Your task.
Copy the data exactly from the line that contains "frame_parts()" through the line that contains "if obj.type not", keeping both end lines and leaving out everything else.

>> START Data section

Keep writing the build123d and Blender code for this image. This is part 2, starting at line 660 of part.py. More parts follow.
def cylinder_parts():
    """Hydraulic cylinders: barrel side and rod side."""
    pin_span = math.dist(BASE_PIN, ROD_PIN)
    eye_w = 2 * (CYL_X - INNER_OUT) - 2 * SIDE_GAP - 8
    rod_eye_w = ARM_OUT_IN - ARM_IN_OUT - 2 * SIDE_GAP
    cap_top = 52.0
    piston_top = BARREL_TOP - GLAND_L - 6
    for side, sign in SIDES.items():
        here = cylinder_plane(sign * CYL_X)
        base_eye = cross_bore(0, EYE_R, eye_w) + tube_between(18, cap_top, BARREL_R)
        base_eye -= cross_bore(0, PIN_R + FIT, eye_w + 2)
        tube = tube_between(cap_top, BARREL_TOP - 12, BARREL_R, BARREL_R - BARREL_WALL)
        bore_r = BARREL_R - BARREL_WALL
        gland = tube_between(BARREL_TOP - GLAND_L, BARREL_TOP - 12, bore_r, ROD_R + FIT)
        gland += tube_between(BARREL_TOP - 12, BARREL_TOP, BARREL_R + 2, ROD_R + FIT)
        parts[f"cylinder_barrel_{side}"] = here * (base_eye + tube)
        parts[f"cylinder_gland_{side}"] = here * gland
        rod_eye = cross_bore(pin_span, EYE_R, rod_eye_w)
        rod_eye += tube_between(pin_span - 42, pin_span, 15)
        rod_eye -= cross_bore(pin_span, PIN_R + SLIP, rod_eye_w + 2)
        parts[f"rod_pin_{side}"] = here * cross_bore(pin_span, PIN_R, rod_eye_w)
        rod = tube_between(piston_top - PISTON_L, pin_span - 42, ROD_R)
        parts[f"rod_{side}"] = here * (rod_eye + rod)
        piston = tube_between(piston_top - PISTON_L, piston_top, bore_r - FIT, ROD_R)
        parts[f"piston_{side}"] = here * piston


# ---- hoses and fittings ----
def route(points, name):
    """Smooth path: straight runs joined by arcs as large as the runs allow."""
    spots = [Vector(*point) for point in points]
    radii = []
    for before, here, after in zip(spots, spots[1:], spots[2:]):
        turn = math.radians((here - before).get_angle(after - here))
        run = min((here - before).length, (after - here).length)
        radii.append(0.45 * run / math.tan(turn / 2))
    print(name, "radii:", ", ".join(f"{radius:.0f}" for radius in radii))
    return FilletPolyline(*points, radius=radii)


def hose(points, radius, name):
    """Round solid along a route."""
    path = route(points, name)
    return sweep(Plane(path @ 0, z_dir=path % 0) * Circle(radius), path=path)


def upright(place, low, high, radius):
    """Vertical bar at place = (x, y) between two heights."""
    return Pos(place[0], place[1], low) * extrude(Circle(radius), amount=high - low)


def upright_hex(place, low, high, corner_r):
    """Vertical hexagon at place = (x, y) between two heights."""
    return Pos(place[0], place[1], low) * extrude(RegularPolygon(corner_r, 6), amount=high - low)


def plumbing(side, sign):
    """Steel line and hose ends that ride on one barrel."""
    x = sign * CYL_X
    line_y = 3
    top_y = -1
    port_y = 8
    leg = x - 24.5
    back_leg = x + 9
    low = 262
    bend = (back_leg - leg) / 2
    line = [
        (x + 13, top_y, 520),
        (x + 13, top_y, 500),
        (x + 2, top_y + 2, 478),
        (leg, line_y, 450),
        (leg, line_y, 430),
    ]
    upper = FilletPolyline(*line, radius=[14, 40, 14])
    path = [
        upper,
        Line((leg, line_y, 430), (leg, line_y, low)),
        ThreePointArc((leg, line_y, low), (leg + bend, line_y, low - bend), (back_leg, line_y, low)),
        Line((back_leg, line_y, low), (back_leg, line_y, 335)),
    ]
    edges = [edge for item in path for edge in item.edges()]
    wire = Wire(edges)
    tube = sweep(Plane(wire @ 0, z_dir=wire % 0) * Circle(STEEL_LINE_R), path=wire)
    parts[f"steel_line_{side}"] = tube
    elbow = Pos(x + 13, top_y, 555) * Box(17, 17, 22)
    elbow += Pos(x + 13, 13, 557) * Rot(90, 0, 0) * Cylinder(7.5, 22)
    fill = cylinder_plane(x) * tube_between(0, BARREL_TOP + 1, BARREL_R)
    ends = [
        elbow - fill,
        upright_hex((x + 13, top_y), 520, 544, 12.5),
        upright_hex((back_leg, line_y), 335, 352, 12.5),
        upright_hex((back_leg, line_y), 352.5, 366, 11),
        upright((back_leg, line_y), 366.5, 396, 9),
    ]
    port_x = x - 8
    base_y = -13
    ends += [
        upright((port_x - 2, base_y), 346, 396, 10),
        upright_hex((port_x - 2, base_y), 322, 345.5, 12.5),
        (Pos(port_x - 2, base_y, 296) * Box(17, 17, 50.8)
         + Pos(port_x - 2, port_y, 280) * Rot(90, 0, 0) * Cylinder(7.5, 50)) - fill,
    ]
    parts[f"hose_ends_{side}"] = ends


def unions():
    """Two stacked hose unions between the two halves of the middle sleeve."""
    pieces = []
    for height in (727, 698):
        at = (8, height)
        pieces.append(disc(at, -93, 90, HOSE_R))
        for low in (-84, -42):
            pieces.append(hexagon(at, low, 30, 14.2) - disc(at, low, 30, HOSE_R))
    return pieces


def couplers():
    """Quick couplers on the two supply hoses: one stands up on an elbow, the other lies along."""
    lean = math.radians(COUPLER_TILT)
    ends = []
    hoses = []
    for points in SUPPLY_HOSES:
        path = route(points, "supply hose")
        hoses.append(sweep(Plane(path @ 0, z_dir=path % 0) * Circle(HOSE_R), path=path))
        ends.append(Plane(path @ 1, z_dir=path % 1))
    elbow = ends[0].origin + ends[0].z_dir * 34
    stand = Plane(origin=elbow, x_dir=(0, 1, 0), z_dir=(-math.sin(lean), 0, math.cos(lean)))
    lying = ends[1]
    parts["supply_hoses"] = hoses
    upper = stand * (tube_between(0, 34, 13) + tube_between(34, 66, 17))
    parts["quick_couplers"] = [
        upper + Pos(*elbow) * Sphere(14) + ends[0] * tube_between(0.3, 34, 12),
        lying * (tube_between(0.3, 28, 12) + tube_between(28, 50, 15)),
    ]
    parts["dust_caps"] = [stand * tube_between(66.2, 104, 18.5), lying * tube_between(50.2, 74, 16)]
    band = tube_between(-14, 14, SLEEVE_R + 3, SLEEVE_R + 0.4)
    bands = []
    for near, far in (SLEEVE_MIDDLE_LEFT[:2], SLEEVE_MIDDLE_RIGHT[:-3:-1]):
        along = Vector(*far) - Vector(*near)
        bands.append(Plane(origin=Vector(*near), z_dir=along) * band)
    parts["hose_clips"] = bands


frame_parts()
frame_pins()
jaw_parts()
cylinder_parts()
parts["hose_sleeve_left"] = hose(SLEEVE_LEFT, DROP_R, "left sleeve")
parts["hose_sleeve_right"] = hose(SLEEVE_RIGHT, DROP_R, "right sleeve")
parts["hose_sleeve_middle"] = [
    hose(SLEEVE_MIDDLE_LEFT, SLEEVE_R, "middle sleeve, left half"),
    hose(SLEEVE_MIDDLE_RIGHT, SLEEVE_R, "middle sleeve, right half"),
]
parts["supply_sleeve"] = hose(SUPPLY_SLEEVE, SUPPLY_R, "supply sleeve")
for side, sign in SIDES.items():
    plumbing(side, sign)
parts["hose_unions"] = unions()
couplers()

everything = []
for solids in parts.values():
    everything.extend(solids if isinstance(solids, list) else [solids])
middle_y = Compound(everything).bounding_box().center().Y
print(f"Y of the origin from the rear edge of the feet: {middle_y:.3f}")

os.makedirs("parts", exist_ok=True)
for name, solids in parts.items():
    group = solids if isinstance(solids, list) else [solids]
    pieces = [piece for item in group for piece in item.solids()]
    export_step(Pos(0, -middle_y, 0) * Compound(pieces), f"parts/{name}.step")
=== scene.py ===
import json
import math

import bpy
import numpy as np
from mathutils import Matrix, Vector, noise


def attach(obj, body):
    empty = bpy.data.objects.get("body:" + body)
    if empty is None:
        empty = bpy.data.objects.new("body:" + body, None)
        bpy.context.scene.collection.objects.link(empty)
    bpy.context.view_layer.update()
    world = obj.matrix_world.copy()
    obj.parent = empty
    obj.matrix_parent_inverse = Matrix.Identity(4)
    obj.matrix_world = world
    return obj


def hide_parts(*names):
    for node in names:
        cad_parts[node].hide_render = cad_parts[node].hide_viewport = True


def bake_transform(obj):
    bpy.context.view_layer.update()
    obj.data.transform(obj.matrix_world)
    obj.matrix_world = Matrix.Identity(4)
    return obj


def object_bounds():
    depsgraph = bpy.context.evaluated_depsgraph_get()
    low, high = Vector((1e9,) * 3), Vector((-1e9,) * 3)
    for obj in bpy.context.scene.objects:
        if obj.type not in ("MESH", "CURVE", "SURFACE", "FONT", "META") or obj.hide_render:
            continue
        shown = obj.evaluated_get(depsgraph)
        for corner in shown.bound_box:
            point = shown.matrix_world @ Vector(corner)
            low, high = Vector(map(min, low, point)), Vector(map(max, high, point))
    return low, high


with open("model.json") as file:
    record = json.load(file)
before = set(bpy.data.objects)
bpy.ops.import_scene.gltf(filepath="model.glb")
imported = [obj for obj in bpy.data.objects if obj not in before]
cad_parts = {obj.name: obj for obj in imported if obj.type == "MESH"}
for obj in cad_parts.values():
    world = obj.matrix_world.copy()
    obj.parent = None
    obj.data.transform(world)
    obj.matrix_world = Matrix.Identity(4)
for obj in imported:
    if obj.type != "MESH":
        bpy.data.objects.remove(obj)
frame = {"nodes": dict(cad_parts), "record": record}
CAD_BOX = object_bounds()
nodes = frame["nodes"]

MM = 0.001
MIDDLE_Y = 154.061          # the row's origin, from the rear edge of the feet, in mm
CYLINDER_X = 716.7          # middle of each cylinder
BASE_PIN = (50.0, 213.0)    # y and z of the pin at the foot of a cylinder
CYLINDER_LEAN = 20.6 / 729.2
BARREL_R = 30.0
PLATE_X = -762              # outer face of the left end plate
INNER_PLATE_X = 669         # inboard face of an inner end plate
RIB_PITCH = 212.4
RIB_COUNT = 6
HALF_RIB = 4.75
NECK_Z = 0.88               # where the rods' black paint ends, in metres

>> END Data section

Task output.
frame_parts()
frame_pins()
jaw_parts()
cylinder_parts()
parts["hose_sleeve_left"] = hose(SLEEVE_LEFT, DROP_R, "left sleeve")
parts["hose_sleeve_right"] = hose(SLEEVE_RIGHT, DROP_R, "right sleeve")
parts["hose_sleeve_middle"] = [
    hose(SLEEVE_MIDDLE_LEFT, SLEEVE_R, "middle sleeve, left half"),
    hose(SLEEVE_MIDDLE_RIGHT, SLEEVE_R, "middle sleeve, right half"),
]
parts["supply_sleeve"] = hose(SUPPLY_SLEEVE, SUPPLY_R, "supply sleeve")
for side, sign in SIDES.items():
    plumbing(side, sign)
parts["hose_unions"] = unions()
couplers()

everything = []
for solids in parts.values():
    everything.extend(solids if isinstance(solids, list) else [solids])
middle_y = Compound(everything).bounding_box().center().Y
print(f"Y of the origin from the rear edge of the feet: {middle_y:.3f}")

os.makedirs("parts", exist_ok=True)
for name, solids in parts.items():
    group = solids if isinstance(solids, list) else [solids]
    pieces = [piece for item in group for piece in item.solids()]
    export_step(Pos(0, -middle_y, 0) * Compound(pieces), f"parts/{name}.step")
=== scene.py ===
import json
import math

import bpy
import numpy as np
from mathutils import Matrix, Vector, noise


def attach(obj, body):
    empty = bpy.data.objects.get("body:" + body)
    if empty is None:
        empty = bpy.data.objects.new("body:" + body, None)
        bpy.context.scene.collection.objects.link(empty)
    bpy.context.view_layer.update()
    world = obj.matrix_world.copy()
    obj.parent = empty
    obj.matrix_parent_inverse = Matrix.Identity(4)
    obj.matrix_world = world
    return obj


def hide_parts(*names):
    for node in names:
        cad_parts[node].hide_render = cad_parts[node].hide_viewport = True


def bake_transform(obj):
    bpy.context.view_layer.update()
    obj.data.transform(obj.matrix_world)
    obj.matrix_world = Matrix.Identity(4)
    return obj


def object_bounds():
    depsgraph = bpy.context.evaluated_depsgraph_get()
    low, high = Vector((1e9,) * 3), Vector((-1e9,) * 3)
    for obj in bpy.context.scene.objects:
        if obj.type not in ("MESH", "CURVE", "SURFACE", "FONT", "META") or obj.hide_render:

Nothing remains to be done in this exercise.